* **MATERIAL FOR THIS EXERCISE**
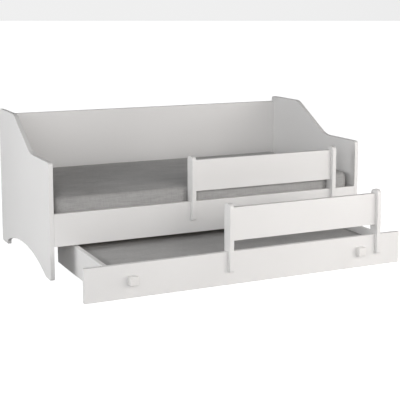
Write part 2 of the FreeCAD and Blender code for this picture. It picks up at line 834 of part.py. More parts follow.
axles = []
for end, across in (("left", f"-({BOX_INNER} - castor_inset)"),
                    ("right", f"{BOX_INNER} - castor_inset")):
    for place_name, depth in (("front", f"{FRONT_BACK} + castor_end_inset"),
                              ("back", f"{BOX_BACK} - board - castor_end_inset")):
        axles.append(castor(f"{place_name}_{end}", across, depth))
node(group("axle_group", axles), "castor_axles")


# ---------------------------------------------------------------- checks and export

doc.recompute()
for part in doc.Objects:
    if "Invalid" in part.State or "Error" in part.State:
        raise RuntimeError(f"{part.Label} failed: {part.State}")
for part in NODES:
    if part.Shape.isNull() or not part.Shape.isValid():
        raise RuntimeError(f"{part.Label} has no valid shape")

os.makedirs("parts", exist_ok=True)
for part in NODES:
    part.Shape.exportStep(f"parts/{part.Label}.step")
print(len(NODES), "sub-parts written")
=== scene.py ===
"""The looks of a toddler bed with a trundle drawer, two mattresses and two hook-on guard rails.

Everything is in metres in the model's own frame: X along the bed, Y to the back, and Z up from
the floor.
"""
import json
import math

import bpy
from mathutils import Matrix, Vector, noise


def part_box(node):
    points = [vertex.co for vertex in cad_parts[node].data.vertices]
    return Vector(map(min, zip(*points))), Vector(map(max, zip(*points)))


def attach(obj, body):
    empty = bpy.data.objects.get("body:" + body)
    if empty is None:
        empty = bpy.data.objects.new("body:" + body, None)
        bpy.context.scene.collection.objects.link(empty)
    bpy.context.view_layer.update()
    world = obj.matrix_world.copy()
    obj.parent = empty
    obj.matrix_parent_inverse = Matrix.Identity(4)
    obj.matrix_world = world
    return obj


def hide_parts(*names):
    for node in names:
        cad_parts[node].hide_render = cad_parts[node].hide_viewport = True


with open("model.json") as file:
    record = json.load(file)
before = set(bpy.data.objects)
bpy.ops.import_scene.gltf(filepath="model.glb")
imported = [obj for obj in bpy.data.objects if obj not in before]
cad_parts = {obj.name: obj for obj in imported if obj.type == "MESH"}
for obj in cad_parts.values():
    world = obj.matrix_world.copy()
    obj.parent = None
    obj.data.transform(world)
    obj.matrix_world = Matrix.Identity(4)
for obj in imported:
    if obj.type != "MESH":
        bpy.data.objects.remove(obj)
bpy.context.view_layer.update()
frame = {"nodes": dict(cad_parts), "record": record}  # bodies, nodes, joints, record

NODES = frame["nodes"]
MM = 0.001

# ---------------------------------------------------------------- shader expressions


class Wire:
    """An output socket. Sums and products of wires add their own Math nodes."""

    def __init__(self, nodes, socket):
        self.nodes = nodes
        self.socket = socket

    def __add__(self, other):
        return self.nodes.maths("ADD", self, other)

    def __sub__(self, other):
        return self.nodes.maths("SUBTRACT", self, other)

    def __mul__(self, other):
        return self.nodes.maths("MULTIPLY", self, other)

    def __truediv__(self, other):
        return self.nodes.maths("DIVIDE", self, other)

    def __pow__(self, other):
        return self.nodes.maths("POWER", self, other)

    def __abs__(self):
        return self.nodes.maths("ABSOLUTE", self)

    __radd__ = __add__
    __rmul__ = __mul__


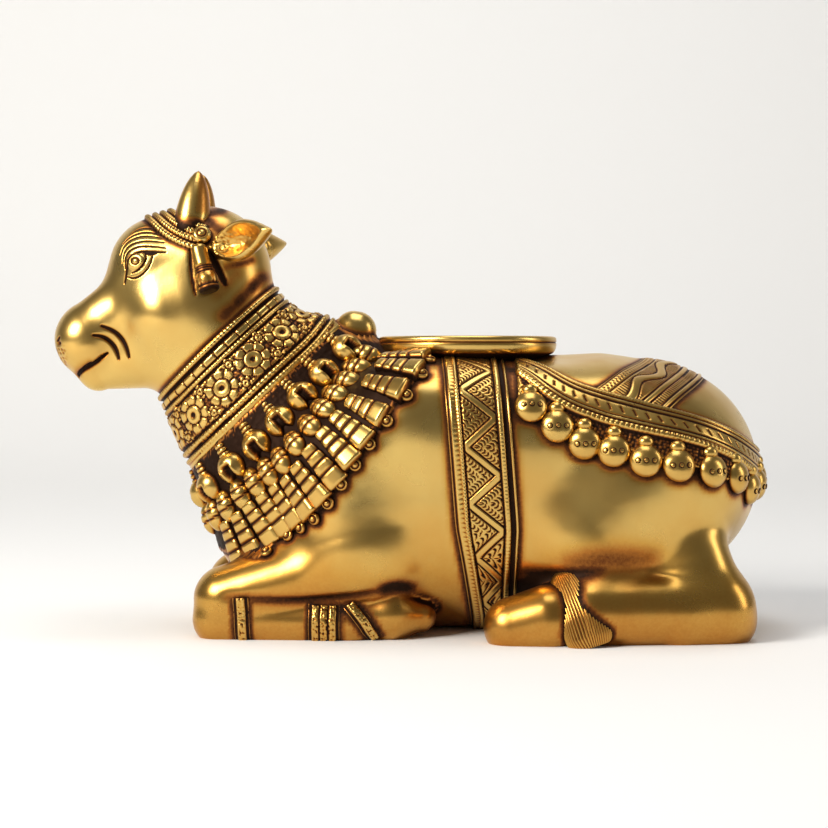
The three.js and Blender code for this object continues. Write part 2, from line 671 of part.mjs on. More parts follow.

* **PROBLEM TO SOLVE**
Of the lines above, retype only those from the line containing "checks and export" through the line containing "zip(*points))), Vector(map(max, zip(*points)))", including both, exactly.

* **RESULT**
# ---------------------------------------------------------------- checks and export

doc.recompute()
for part in doc.Objects:
    if "Invalid" in part.State or "Error" in part.State:
        raise RuntimeError(f"{part.Label} failed: {part.State}")
for part in NODES:
    if part.Shape.isNull() or not part.Shape.isValid():
        raise RuntimeError(f"{part.Label} has no valid shape")

os.makedirs("parts", exist_ok=True)
for part in NODES:
    part.Shape.exportStep(f"parts/{part.Label}.step")
print(len(NODES), "sub-parts written")
=== scene.py ===
"""The looks of a toddler bed with a trundle drawer, two mattresses and two hook-on guard rails.

Everything is in metres in the model's own frame: X along the bed, Y to the back, and Z up from
the floor.
"""
import json
import math

import bpy
from mathutils import Matrix, Vector, noise


def part_box(node):
    points = [vertex.co for vertex in cad_parts[node].data.vertices]
    return Vector(map(min, zip(*points))), Vector(map(max, zip(*points)))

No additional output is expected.